Task input »
● ● ● ● ●
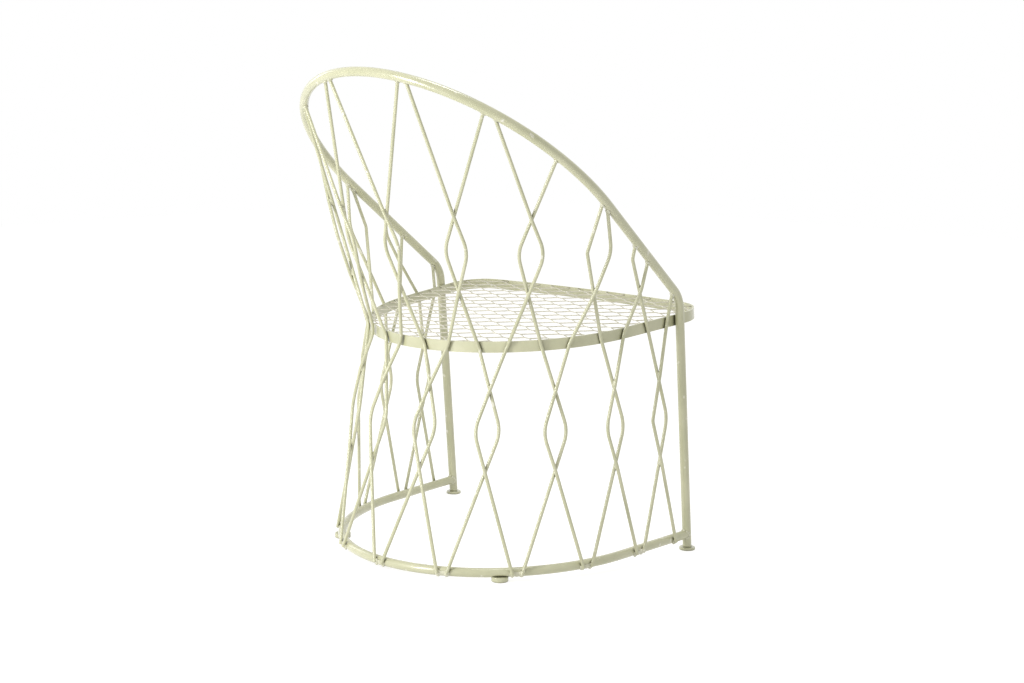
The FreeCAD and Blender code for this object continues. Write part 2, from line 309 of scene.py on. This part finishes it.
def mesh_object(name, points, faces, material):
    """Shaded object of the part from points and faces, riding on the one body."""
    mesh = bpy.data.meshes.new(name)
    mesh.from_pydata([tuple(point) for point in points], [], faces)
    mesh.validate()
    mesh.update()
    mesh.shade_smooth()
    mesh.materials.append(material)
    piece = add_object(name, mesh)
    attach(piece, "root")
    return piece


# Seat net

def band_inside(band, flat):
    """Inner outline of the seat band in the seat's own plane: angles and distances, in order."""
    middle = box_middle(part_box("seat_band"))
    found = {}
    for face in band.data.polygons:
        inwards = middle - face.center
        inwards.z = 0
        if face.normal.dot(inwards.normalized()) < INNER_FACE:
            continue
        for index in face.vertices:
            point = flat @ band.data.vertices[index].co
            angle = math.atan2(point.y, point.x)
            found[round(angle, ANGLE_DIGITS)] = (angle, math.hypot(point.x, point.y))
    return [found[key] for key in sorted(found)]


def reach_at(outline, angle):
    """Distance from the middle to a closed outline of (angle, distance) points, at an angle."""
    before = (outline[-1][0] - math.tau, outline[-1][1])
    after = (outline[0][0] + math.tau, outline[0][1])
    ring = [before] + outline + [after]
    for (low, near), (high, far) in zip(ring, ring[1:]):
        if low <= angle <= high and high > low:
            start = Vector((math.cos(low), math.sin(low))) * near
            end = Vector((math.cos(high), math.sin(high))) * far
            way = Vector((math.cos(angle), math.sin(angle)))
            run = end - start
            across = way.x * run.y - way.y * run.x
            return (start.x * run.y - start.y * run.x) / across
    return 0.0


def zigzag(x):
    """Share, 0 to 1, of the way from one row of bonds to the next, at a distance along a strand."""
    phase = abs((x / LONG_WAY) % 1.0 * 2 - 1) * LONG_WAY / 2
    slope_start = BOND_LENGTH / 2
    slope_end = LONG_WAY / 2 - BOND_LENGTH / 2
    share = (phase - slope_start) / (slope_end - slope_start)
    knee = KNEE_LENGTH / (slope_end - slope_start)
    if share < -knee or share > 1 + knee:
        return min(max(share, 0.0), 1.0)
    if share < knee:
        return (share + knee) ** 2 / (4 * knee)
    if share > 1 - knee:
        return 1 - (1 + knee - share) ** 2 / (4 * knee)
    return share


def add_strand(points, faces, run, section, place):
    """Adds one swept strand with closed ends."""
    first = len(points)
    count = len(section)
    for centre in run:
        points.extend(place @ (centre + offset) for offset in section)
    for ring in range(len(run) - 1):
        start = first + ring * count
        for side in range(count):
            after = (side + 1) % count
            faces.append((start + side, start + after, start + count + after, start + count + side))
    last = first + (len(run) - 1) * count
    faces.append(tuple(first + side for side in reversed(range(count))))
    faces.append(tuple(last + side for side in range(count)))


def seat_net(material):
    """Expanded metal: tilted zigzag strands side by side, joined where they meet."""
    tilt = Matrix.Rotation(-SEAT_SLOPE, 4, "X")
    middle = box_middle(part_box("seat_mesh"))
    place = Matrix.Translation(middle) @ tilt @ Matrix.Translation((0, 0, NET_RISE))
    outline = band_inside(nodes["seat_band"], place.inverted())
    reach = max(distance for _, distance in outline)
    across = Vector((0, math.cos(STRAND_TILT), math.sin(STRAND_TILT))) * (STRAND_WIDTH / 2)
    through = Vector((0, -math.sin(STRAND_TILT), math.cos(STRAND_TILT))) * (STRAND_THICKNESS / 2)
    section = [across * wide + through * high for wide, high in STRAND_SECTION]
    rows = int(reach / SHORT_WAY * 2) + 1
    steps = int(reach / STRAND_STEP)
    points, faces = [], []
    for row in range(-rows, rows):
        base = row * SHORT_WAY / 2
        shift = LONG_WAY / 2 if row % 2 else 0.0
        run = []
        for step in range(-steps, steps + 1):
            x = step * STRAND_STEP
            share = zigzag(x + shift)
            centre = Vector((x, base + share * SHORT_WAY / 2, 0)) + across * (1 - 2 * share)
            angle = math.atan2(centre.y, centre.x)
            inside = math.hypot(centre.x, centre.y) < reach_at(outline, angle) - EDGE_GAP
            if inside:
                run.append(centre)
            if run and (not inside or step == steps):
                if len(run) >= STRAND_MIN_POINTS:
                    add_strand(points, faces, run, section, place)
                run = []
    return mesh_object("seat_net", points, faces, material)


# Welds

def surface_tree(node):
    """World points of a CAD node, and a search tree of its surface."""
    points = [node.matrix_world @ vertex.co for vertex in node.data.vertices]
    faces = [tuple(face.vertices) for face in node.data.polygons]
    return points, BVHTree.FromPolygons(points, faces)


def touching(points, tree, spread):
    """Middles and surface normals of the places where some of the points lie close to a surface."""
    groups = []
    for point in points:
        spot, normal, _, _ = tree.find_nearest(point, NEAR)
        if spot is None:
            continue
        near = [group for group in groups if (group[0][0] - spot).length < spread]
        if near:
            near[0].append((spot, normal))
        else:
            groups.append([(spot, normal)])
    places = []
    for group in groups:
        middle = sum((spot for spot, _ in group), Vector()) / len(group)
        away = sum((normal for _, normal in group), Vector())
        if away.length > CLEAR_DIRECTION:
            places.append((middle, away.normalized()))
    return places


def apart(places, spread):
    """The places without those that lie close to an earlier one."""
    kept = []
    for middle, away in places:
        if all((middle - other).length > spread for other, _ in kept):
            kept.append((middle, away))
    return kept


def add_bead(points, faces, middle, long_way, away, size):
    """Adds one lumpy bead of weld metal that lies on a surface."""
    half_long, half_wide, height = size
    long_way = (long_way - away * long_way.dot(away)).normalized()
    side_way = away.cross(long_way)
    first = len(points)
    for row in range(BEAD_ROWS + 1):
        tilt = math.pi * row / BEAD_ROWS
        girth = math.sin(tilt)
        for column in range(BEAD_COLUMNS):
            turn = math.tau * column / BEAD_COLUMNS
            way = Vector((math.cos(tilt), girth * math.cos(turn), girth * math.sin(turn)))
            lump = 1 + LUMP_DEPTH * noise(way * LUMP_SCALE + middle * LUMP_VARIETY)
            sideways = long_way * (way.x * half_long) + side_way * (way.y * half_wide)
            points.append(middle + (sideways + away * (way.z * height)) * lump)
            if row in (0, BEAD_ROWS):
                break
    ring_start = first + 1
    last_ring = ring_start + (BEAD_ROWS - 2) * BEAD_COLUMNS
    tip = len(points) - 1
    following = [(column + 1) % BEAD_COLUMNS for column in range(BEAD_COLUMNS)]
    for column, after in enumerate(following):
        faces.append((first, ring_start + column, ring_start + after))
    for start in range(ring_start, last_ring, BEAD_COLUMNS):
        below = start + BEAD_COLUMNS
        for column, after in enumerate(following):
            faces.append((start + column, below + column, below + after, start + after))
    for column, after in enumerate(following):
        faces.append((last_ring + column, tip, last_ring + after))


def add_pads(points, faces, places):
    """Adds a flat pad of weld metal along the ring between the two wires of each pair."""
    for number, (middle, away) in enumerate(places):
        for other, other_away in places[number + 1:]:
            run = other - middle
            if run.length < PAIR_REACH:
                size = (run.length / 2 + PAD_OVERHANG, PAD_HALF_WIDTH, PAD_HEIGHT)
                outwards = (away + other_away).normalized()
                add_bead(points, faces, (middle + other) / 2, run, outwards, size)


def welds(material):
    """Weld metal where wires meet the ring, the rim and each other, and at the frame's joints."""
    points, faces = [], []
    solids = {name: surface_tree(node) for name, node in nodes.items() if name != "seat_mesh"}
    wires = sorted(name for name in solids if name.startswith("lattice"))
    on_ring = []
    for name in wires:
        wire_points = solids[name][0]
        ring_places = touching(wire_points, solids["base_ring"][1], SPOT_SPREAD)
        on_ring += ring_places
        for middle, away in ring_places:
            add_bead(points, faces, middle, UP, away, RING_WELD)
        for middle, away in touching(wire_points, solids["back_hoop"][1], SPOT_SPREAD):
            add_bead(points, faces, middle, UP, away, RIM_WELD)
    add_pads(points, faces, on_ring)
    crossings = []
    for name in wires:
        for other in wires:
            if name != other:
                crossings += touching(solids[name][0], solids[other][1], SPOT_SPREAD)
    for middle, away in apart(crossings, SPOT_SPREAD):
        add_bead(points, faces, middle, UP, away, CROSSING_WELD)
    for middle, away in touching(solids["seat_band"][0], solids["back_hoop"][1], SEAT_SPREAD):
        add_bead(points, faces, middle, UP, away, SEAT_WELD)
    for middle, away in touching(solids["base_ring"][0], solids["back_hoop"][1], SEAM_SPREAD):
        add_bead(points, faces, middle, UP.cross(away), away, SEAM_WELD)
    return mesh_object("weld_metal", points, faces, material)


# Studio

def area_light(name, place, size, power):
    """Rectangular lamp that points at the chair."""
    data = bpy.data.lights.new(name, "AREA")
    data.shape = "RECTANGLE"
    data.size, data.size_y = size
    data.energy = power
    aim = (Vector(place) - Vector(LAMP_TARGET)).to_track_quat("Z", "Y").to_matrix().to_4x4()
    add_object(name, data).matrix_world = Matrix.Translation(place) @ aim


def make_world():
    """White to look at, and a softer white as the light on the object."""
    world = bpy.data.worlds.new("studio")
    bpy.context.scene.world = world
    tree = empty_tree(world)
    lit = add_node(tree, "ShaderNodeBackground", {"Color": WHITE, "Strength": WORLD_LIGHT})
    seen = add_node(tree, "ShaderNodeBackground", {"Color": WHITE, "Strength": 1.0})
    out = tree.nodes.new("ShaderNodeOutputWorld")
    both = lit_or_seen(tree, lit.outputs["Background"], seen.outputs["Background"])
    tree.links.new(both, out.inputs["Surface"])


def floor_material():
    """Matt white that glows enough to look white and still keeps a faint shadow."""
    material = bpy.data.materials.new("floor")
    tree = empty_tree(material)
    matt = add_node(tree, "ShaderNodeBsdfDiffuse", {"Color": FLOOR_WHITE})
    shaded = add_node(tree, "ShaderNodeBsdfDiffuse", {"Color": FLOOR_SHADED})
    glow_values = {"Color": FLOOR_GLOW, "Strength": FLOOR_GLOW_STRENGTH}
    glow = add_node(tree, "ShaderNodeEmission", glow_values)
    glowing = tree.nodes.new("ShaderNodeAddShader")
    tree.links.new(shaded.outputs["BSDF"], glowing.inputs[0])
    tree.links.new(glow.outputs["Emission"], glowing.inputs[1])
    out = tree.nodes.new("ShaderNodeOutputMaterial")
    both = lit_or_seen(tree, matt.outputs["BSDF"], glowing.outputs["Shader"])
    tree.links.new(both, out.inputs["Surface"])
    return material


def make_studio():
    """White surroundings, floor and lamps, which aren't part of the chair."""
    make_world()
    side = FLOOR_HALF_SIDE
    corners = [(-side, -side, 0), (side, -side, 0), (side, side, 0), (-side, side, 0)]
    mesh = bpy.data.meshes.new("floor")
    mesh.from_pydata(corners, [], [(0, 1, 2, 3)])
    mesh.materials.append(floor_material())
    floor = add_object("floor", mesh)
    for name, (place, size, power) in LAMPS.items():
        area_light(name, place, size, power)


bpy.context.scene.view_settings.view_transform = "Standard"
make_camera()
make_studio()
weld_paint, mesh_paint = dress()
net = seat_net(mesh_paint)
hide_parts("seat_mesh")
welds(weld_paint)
● ● ● ● ●
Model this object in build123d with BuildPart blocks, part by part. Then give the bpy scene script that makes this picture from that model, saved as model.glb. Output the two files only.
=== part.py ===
● ● ● ● ●
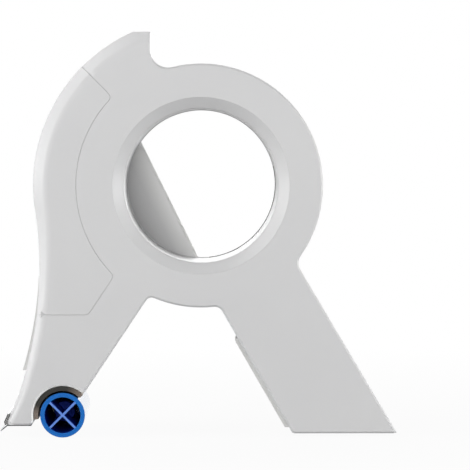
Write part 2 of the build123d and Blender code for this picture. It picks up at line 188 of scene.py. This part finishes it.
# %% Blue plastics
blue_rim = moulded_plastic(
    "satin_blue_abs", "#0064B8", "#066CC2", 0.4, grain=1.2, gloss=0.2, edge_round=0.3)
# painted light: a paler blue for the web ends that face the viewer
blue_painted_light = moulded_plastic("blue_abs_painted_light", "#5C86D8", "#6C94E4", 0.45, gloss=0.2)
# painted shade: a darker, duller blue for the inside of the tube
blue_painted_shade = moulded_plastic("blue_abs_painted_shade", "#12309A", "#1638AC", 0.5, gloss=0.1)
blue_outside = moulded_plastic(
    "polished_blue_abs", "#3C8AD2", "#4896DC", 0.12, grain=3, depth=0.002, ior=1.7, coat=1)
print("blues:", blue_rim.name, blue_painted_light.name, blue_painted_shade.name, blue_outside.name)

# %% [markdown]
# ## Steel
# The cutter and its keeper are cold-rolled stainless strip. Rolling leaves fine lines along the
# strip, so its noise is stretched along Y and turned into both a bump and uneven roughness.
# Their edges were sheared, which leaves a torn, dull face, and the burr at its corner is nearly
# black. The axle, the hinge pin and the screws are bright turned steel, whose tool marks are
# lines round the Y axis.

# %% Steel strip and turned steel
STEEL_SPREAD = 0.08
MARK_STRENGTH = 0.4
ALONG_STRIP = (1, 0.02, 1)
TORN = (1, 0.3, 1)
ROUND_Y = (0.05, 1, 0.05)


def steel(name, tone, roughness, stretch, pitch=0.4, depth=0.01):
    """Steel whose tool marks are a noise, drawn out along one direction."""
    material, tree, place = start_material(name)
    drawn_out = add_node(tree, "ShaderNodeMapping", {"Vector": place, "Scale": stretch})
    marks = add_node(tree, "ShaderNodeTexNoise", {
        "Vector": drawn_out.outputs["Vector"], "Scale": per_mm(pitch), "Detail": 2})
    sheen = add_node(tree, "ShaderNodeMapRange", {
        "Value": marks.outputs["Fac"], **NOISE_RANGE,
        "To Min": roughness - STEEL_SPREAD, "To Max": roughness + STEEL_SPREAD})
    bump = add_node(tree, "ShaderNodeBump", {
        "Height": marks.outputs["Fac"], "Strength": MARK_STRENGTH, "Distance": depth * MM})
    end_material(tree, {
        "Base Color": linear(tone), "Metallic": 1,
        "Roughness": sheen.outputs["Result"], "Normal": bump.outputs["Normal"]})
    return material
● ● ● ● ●
Stated task » Of all the lines in the material above, how many contain the word "this"? Give only the count.

Correct answer » 3